For this particular case, portable code could use 'ptrdiff_t' instead of 'int'; this would be portable enough as it would work regardless of whether printf is old-style or new-style (except on weird platforms where PTRDIFF_MAX < INT_MAX, which I don't think we need to worry about).

The type and macro allow to write these as

      printf_len_t ret = printf (...);

      printf_len_t len;
      if (len > PRINTF_LEN_MAX)
        fail ();

Sorry, I don't follow this. I thought PRINTF_LEN_MAX was intended to be the maximum value that can be stored into printf_len_t, in which case 'len > PRINTF_LEN_MAX' must yield 0. If the intent is something else, then these types and/or macros probably need different names, to avoid confusion with longstanding naming practice elsewhere.

There is no need to reserve a new length modifier and/or macros like PRIdPRINTF
and SCNdPRINTF, because the type and macro are only a convenience.

So if I want to print a printf_len_t I must first convert it to intmax_t and print that?
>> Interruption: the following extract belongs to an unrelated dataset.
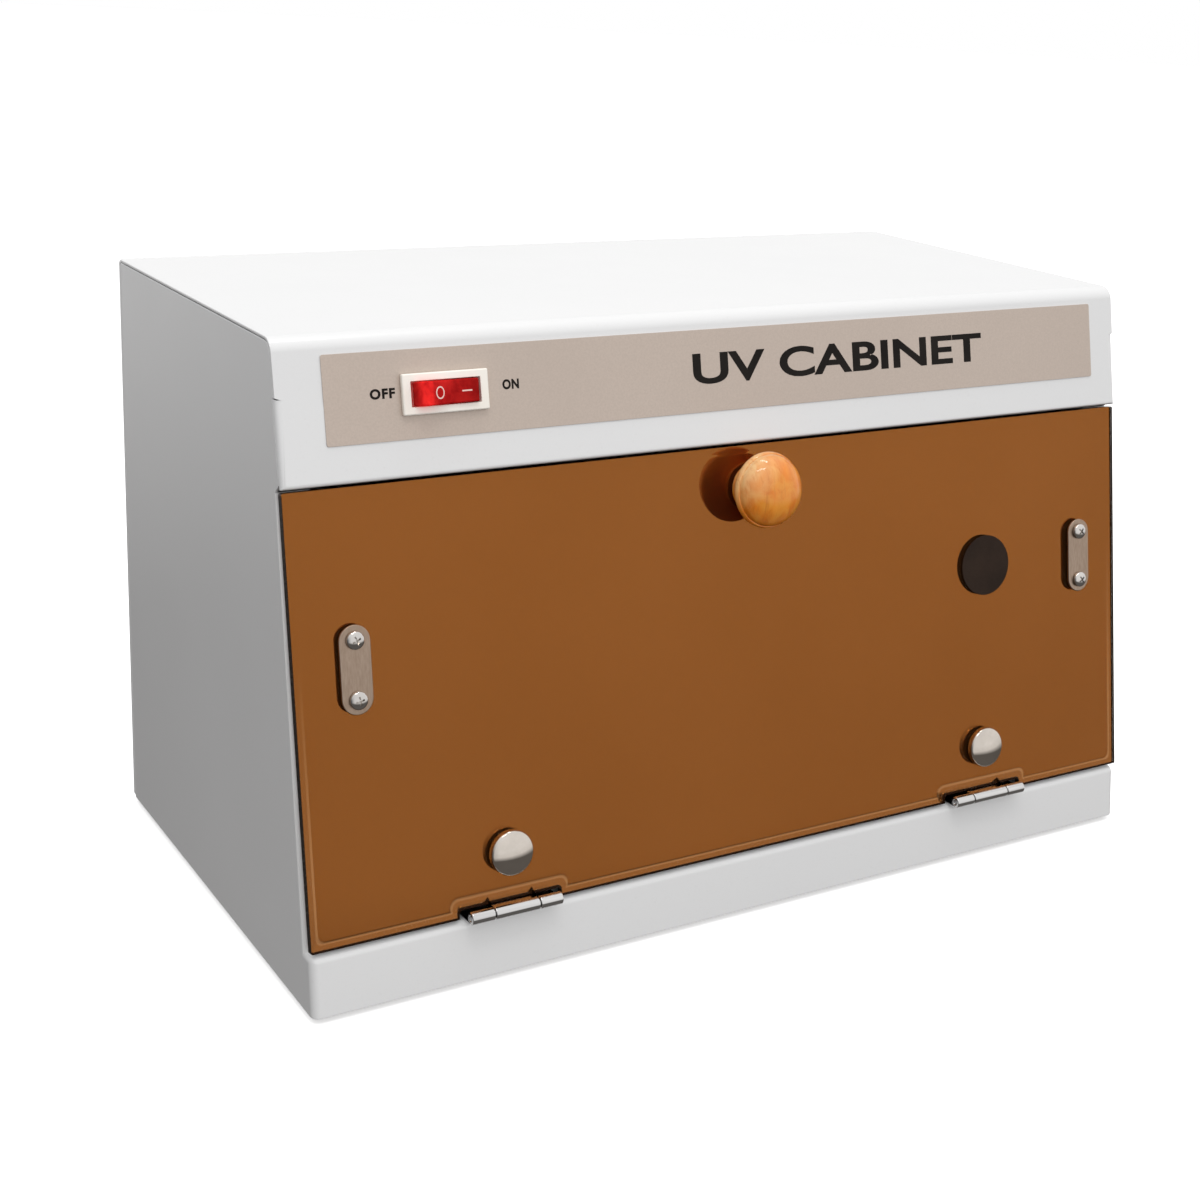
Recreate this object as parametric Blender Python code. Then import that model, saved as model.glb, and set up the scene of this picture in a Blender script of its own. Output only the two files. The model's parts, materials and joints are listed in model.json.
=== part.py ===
"""Countertop ultraviolet sterilizer cabinet for salon tools.

A folded steel cabinet carries an acrylic door hinged along its lower edge, a leaning hood with
a lit rocker switch, and an 8 watt germicidal tube above a wire rack. Metres, +Z up, +X to the
right, +Y to the back. The origin is on the table, under the middle of the whole object.

Sheet parts are drawn by (x, depth, height): depth runs forward from the rear face of the
cabinet, and height runs up from the underside of its floor.
"""

import math

import bmesh
import bpy
from mathutils import Matrix, Vector

# Cabinet
WIDTH = 0.360
HEIGHT = 0.221
SHEET = 0.0010
GAP = 0.0003
DEPTH_TOP = 0.161
HOOD_LOW_DEPTH = 0.171
HOOD_LOW_Z = 0.1737
HOOD_SEAM_Z = 0.202
HOOD_RETURN = 0.0023
HOOD_SLIT = 0.0006
BASE_LOW_DEPTH = 0.197
BASE_TOP_DEPTH = 0.1944
BASE_TOP_Z = 0.0217
LEDGE_BACK_DEPTH = 0.178
FLANGE_LOW_DEPTH = 0.1893
FLANGE_TOP_DEPTH = 0.1650
FLANGE_TOP_Z = 0.1720
FLANGE_WIDTH = 0.012
FRONT_BEND = 0.0028
TOP_BEND = 0.0045
HOOD_CORNER_BEND = 0.0018
REAR_BEND = 0.0014
REAR_RETURN = 0.003
REAR_RIM_Z = 0.012
LEDGE_HEM = 0.008
COVER_HEM = 0.013
CEILING_Z = 0.190
CEILING_FRONT_DEPTH = 0.1495
CEILING_FLANGE = 0.008
CREASE = math.radians(35)

# Openings in the rear panel
VENT_GROUPS = (-0.075, 0.035)
VENTS_PER_GROUP = 6
VENT_SPACING = 0.009
VENT_WIDTH = 0.003
VENT_HEIGHTS = (0.198, 0.214)
LEAD_AT = (0.135, 0.205)
LEAD_HOLE_RADIUS = 0.0065
LEAD_BORE = 0.0036

# Door, leaning back from its lower edge
DOOR_TILT = math.radians(9.5)
DOOR_WIDTH = 0.3596
DOOR_LENGTH = 0.1516
DOOR_THICK = 0.003
DOOR_LOW_DEPTH = 0.1951
DOOR_LOW_Z = 0.0230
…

I don't see the convenience here, but perhaps that's because I don't understand the intent of printf_len_t and PRINTF_LEN_MAX.

Would %ln work only for the new *l functions, or would it also work for the
already-standard printf functions?

The existing printf functions are left unchanged: Since the entire result
may not be longer than INT_MAX bytes, it makes no sense to add provisions
for returning an index > INT_MAX or using a format directive with width
or precision > INT_MAX.

printf already has provisions for width or precision > INT_MAX; one can do 'printf ("%2147483648d", 0)', for example. These calls are a corner case that fail, but that's OK. Attempting to use '**' with old printf could fail in a similar way.

Perhaps it would be simpler if the new *l functions use ptrdiff_t everywhere
that the old functions use 'int' for sizes and widths. Then we wouldn't have to
worry about '**' vs '*', or about '%ln' versus '%n'. The Gnulib layer could
resolve whether the functions are about int or ptrdiff_t.

But then the valid format strings for the *l functions would not be
a superset of the valid format strings for the existing *printf functions.

Why a superset? Shouldn't the sets of format strings be the same, so that programmers can easily switch back and forth between the two sets of functions? For example, if you have code that generates a format string, it would be nicer if you could use that same format string regardless of whether you pass it to printf or to lprintf.

One of the goals is that programmers can use the new facility just be
importing the respective gnulib modules and doing
   #define _PRINTF_LARGE 1
without reviewing every format string.

Yes, and that goal is furthered by having the two sets of functions accept the same format strings.

Regarding the naming: I'm now tending towards 'lprintf' and 'flprintf',
to make it look like 'wprintf' and 'fwprintf'.

Yes, that sounds better than the first proposal.